Sources: Spotify, Wikipedia, Discogs, Rate Your Music, MusicBrainz, and other online sources

History

Origins in the English Reformation (16th century)

With the shift from Latin to vernacular worship in mid‑16th‑century England, composers adapted the Latin motet into English. The resulting genre—the anthem—emerged around the 1550s for Anglican liturgy, setting biblical or prayer‑book texts in clear, intelligible English. Early exponents such as Thomas Tallis and William Byrd cultivated polyphonic textures that balanced devotional gravity with textual clarity.

Full and Verse Anthems (late 16th–17th centuries)

Two principal types crystallized:

•   Full anthem: for choir throughout, often a cappella or with minimal accompaniment, sustaining an imitative, motet‑like polyphony. •   Verse anthem: alternating solo passages (or small ensembles) with full choir (tutti), typically with organ accompaniment; this form emphasizes rhetorical contrast and textual declamation.

Composers including Orlando Gibbons, John Blow, and Henry Purcell expanded the verse anthem’s expressive palette, aligning it with the rhetorical ideals of the early Baroque and Restoration courts.

Ceremonial Flourish and the 18th century

In the Georgian era, the anthem took on heightened ceremonial grandeur. George Frideric Handel’s Coronation Anthems (1727) fused continental ceremonial style with Anglican choral tradition, projecting the genre’s public, festive dimension in royal and civic contexts. This period cemented the anthem as a vehicle for national and dynastic spectacle.

19th–20th centuries: Anglican Revival and Broader Identity

Victorian and Edwardian composers (e.g., S. S. Wesley, C. V. Stanford, H. Parry) revitalized the church anthem with richer harmony and organ writing, while 20th‑century figures (e.g., Herbert Howells) deepened its harmonic language and atmospheric color. Concurrently, “anthem” acquired a broader public meaning: songs of national and institutional identity used in civic rituals, sport, and state occasions.

Contemporary Usage

Today, “anthem” signifies both the Anglican sacred choral form and the larger category of ceremonial identity songs (notably national anthems). The church anthem remains active in Anglican and related traditions, while public anthems function worldwide as emblems of communal belonging and statehood.
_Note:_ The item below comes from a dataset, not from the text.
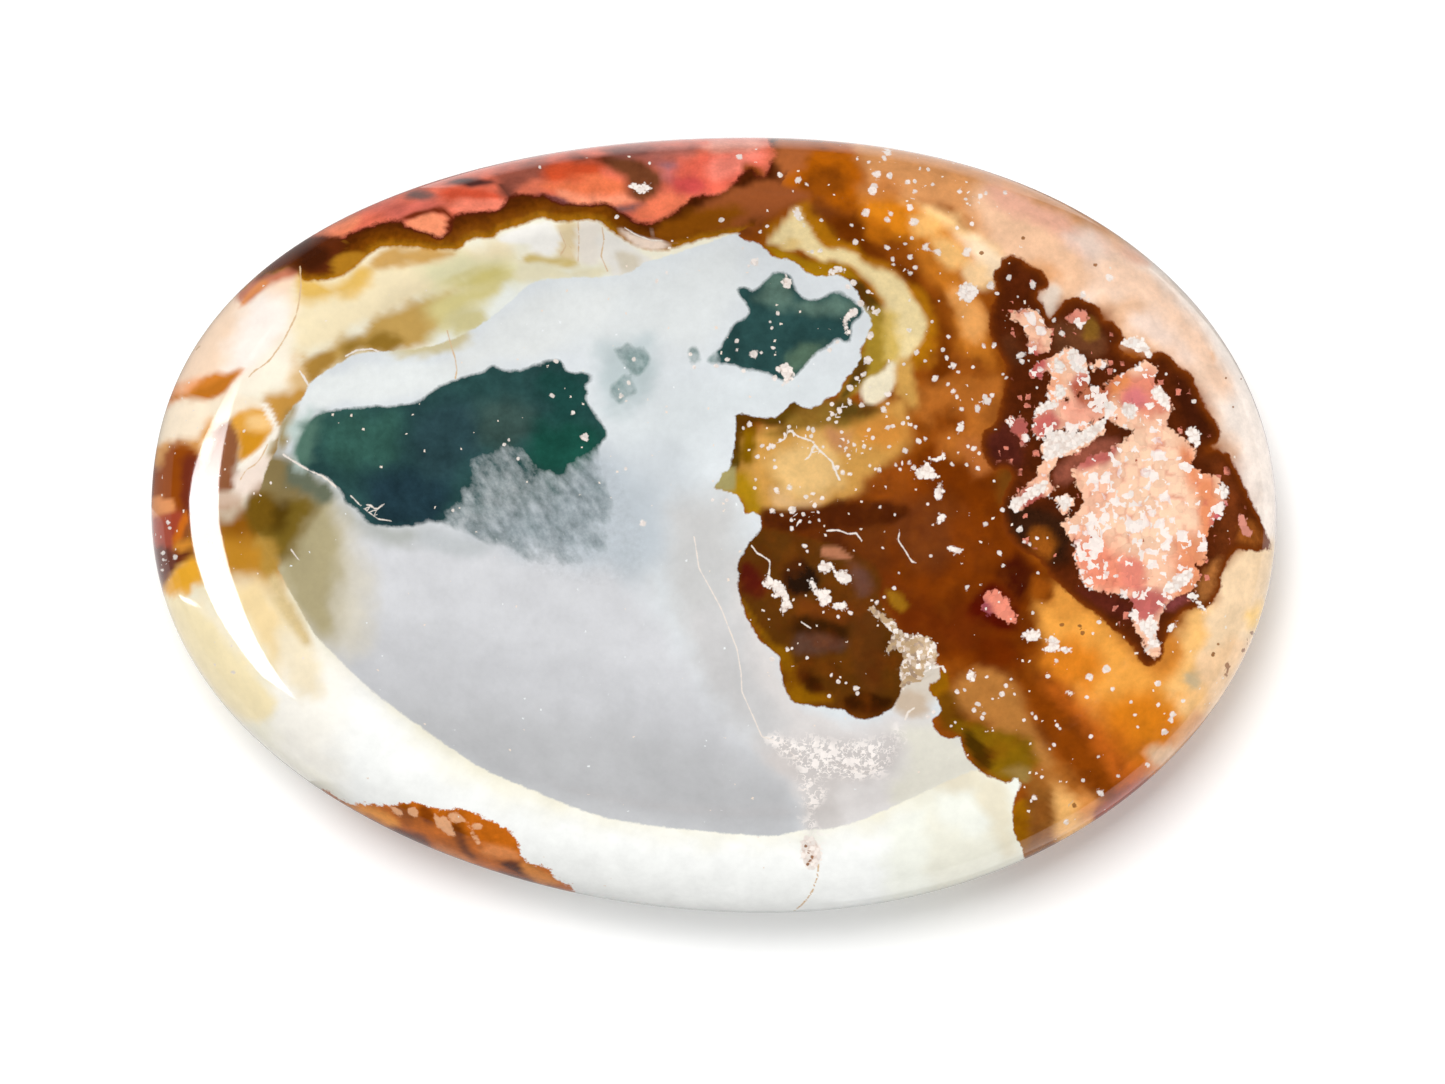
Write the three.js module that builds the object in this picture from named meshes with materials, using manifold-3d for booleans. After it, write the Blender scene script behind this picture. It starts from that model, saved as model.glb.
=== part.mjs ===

How to make a track in this genre

For the Anglican church anthem
•   Text and form: Choose an English biblical or liturgical text. Decide between a full anthem (choir throughout) or a verse anthem (alternation of solos/small ensembles with full choir). •   Texture and harmony: For Renaissance style, employ clear imitative counterpoint and modal/early tonal harmony. For later styles, use homophonic clarity, richer romantic harmonies, and organ support. Maintain textual intelligibility. •   Scoring: SATB choir is standard; add organ for verse anthems and later idioms. Soloists (one or more) should carry expressive, speech‑like lines; choral tuttis provide climactic weight. •   Rhetoric and pacing: Shape musical paragraphs to the text’s rhetoric—cadences at syntactic closures, dynamic growth toward key lines, and antiphonal contrasts between soloists and choir.
For modern civic/national‑style anthems
•   Melody: Write a memorable, diatonic tune with an accessible range (often within an octave) and clear phrase symmetry (e.g., 4+4 or 8+8 bars). •   Rhythm and meter: Favor march‑like 4/4 (or dignified 3/4), with steady rhythms that support group singing. •   Harmony and form: Use functional tonality (I–IV–V), strong cadences, and a simple strophic or verse‑refrain layout to encourage participation. •   Orchestration: For ceremonial settings, score for brass, winds, percussion, and strings to achieve projection and solemnity; for choral versions, double vocal lines to aid large communal forces. •   Function: Align tempo, dynamics, and orchestration with ceremony and message—dignity, clarity, and singability are paramount.